Neuer Fanraum für Anhänger des Fußballvereins RSV Göttingen 05
Die Göttingen 05-Fans haben einen Fanraum am Platz der Synagoge bezogen. Das ist für eine Oberliga-Mannschaft einzigartig in Niedersachsen. Am 15.06 ist die offizielle Eröffnungsparty, allerdings gab es bereits im Mai mehrere Veranstaltungen. Auf der inoffiziellen Einweihungsparty des besagten Fanraums nutzte Leben 37 die Gelegenheit, um sich mit dem Vorstand der Supporters Crew 05 e.V. zu unterhalten.
Interview Pfeil Wie kam es dazu einen Fanraum anzumieten?
Philipp: Ein Fanraum hat in Göttingen durchaus Geschichte. Es gab schon mal einen, so um 2001/2002 in der Eisenbahnstraße. Zwar haben wir keine riesige Fanszene, dafür eine sehr aktive. Wir hatten keinen richtigen Ort zum Treffen, aus diesem Grund suchten wir nach einer geeigneten Räumlichkeit. Es gab ein paar Kriterien: Der Raum sollte in der Innenstadt und bezahlbar sein.
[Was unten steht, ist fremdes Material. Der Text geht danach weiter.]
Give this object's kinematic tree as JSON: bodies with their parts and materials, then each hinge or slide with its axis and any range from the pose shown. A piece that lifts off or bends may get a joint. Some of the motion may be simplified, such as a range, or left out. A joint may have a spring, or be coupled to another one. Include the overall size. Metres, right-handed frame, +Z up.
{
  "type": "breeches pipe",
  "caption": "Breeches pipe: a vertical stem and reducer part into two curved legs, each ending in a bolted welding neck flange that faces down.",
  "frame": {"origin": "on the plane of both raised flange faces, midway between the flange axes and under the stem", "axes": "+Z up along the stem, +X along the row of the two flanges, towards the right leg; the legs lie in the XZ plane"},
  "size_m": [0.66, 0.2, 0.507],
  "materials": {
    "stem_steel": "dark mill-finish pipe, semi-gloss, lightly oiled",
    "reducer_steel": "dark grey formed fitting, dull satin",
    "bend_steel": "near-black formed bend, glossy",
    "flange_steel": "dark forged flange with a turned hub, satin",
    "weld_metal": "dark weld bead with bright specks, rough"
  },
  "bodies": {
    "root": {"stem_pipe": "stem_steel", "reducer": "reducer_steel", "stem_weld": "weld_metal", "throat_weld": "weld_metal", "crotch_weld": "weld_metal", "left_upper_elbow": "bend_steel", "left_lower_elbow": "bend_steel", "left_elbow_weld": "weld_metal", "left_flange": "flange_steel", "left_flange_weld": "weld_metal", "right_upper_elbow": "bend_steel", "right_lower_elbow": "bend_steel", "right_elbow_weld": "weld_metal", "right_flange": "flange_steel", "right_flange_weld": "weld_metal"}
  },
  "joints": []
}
Daniel: Auf der Fanversammlung im Februar letzten Jahres haben wir beschlossen, dass wird das verfolgen und dann waren wir intensiv auf der Suche.
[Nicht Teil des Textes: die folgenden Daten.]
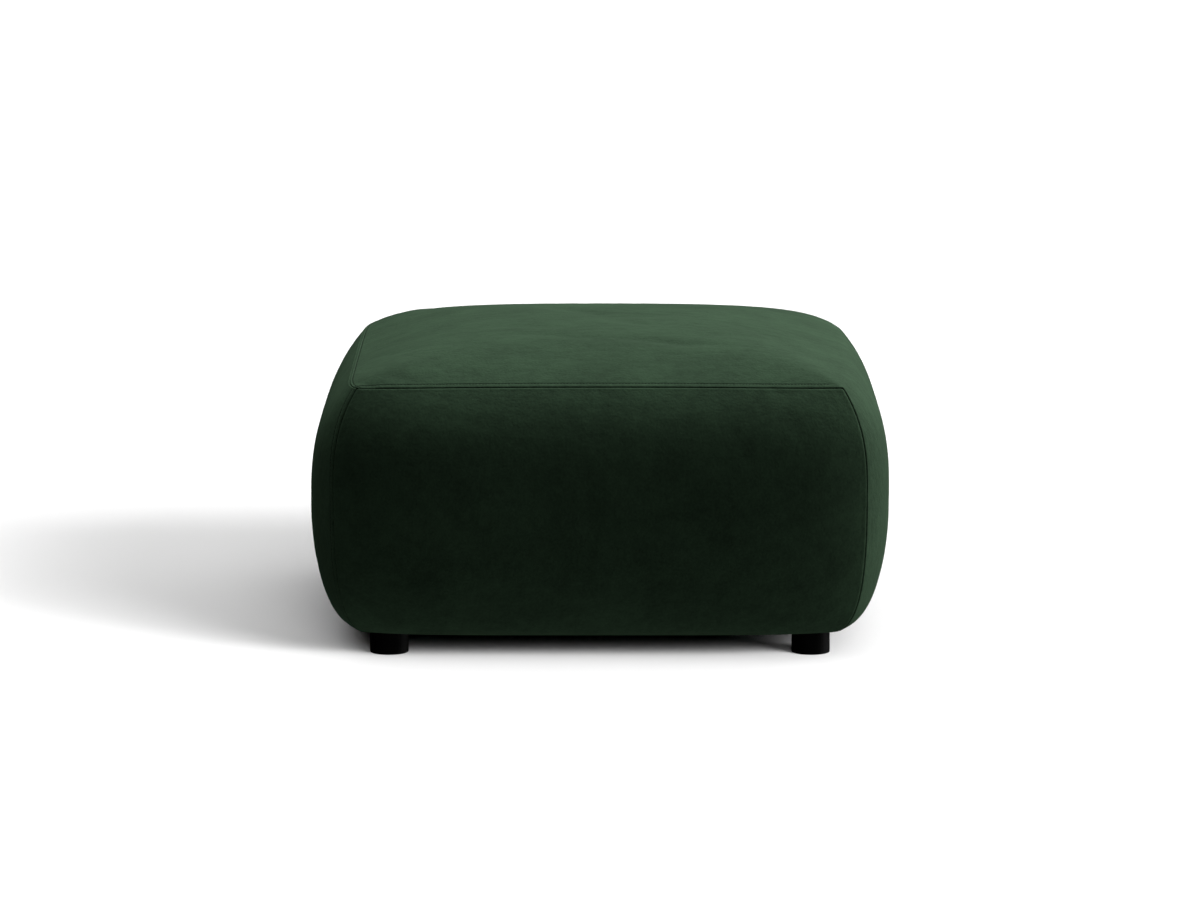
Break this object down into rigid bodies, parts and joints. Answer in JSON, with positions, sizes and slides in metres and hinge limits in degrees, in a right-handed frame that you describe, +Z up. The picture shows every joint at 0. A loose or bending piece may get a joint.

Interview Pfeil Wie viele Leute kommen eigentlich ins Stadion? Wie groß ist ungefähr die Fanszene?
Daniel: Man muss unterscheiden zwischen der aktiven und passiven Fanszene. Zu dem aktiven Kern zählen etwa 50 – 70 Leute. Insgesamt kommen im Durchschnitt 600 Leute ins Stadion, womit wir Krösus in der Oberliga sind. Der Durchschnitt in der Oberliga liegt bei 250 Leuten, wir haben deutlich mehr.
Interview Pfeil Was passiert eigentlich konkret im Fanraum?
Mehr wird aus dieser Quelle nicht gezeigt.